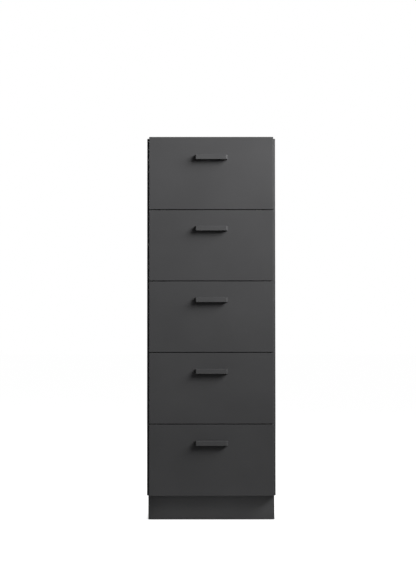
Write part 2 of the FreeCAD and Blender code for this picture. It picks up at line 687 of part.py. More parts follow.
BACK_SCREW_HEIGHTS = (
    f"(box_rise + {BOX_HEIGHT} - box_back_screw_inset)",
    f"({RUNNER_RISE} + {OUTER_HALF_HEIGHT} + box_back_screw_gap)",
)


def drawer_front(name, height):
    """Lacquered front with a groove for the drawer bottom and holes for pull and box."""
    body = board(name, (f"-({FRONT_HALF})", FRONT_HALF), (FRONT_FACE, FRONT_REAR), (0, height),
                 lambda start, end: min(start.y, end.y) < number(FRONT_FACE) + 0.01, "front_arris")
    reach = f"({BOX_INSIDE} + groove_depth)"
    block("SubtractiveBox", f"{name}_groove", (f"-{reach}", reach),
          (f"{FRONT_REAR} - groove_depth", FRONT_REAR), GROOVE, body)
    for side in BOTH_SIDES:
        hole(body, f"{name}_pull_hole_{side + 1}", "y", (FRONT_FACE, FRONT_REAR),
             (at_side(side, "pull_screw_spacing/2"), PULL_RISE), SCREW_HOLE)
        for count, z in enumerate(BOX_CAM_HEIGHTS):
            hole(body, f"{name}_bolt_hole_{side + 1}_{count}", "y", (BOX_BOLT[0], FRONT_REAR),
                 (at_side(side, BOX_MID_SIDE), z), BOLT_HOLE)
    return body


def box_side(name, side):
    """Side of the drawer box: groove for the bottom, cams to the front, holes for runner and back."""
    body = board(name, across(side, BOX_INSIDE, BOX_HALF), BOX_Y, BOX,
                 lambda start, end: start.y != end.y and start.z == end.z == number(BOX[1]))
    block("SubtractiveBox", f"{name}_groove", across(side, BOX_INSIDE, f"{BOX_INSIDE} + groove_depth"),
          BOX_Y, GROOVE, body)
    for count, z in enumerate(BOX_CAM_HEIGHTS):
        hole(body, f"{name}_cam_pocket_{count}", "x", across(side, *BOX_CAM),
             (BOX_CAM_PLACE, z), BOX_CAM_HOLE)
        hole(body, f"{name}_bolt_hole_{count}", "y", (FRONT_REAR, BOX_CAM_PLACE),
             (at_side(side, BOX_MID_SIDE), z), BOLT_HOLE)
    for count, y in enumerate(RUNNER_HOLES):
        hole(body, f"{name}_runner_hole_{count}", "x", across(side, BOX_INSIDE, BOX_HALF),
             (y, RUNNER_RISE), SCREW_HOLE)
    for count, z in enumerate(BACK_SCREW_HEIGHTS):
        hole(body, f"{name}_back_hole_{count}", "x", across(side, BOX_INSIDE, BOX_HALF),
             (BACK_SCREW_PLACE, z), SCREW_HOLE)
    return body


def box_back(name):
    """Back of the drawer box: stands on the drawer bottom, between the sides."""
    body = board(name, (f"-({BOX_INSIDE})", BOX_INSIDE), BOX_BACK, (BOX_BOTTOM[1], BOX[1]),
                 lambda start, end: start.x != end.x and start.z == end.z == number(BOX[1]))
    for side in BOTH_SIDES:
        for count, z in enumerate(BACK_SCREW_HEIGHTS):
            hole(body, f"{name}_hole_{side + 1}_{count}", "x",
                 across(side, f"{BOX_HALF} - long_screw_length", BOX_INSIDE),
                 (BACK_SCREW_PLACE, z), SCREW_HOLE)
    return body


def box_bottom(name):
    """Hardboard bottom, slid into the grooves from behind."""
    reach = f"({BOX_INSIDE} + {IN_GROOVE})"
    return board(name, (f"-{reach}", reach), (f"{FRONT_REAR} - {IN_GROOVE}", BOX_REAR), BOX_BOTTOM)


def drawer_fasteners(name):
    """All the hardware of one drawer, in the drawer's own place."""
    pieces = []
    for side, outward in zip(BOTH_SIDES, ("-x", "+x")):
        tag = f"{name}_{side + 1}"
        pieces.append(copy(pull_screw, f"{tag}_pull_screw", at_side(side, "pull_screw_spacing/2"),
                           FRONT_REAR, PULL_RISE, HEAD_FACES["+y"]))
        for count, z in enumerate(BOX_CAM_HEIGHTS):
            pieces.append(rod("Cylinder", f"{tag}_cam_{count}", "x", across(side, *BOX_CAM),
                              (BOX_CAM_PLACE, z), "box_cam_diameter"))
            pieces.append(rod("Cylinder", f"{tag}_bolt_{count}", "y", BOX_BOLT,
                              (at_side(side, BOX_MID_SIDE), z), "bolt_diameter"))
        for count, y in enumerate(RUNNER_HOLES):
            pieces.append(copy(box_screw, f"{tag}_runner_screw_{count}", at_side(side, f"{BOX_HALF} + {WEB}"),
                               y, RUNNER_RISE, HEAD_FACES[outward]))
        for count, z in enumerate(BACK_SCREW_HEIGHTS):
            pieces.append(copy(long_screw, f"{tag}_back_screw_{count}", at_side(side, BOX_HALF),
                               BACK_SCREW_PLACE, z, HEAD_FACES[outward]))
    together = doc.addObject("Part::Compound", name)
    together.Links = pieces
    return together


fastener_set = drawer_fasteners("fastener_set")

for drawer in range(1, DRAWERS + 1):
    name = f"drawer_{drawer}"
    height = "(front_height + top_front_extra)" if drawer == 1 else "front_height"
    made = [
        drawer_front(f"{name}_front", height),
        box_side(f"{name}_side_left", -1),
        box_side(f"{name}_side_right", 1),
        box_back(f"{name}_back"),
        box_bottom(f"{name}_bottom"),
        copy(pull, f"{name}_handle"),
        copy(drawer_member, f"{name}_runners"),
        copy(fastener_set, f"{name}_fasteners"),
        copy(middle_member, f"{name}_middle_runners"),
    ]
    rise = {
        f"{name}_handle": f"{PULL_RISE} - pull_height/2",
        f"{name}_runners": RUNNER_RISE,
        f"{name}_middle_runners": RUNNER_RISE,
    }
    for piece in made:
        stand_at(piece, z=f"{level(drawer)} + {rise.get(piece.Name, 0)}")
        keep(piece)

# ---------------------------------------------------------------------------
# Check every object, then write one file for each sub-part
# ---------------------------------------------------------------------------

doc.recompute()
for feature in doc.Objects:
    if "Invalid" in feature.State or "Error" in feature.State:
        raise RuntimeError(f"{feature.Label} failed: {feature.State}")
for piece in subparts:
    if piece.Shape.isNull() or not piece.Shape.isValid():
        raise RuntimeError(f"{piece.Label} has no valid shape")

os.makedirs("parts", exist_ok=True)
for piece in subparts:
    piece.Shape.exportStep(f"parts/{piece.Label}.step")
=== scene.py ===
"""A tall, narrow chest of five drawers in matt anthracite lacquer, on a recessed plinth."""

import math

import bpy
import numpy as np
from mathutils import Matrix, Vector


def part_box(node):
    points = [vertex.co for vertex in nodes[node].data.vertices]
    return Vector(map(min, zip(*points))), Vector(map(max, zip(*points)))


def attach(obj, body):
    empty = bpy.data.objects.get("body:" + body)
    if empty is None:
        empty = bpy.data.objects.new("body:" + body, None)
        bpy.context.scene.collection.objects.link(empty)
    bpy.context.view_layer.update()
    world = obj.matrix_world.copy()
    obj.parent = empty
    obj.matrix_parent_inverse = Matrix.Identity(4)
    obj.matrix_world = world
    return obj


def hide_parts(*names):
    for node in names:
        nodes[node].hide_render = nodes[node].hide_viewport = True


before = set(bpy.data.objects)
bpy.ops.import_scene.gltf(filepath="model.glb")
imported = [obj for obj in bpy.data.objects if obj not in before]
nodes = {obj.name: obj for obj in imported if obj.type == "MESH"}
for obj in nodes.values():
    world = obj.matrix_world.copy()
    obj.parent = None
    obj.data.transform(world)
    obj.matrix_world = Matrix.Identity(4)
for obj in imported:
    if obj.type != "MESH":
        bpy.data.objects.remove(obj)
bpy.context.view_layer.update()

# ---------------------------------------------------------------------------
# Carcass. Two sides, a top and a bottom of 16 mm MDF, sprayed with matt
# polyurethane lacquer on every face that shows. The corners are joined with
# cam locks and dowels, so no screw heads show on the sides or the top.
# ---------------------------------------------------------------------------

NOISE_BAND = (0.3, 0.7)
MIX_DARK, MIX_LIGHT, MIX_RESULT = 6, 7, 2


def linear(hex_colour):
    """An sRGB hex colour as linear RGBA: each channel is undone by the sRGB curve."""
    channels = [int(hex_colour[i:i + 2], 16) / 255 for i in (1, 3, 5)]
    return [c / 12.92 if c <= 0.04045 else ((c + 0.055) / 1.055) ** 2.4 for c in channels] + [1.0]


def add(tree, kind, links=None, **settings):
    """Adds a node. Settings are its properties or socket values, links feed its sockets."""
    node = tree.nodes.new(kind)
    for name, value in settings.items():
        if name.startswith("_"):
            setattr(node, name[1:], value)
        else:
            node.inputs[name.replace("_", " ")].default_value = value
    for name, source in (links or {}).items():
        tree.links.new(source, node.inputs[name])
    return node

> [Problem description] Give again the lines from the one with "doc.recompute()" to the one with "for node in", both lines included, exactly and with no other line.

> [Reply to the exercise]
doc.recompute()
for feature in doc.Objects:
    if "Invalid" in feature.State or "Error" in feature.State:
        raise RuntimeError(f"{feature.Label} failed: {feature.State}")
for piece in subparts:
    if piece.Shape.isNull() or not piece.Shape.isValid():
        raise RuntimeError(f"{piece.Label} has no valid shape")

os.makedirs("parts", exist_ok=True)
for piece in subparts:
    piece.Shape.exportStep(f"parts/{piece.Label}.step")
=== scene.py ===
"""A tall, narrow chest of five drawers in matt anthracite lacquer, on a recessed plinth."""

import math

import bpy
import numpy as np
from mathutils import Matrix, Vector


def part_box(node):
    points = [vertex.co for vertex in nodes[node].data.vertices]
    return Vector(map(min, zip(*points))), Vector(map(max, zip(*points)))


def attach(obj, body):
    empty = bpy.data.objects.get("body:" + body)
    if empty is None:
        empty = bpy.data.objects.new("body:" + body, None)
        bpy.context.scene.collection.objects.link(empty)
    bpy.context.view_layer.update()
    world = obj.matrix_world.copy()
    obj.parent = empty
    obj.matrix_parent_inverse = Matrix.Identity(4)
    obj.matrix_world = world
    return obj


def hide_parts(*names):
    for node in names:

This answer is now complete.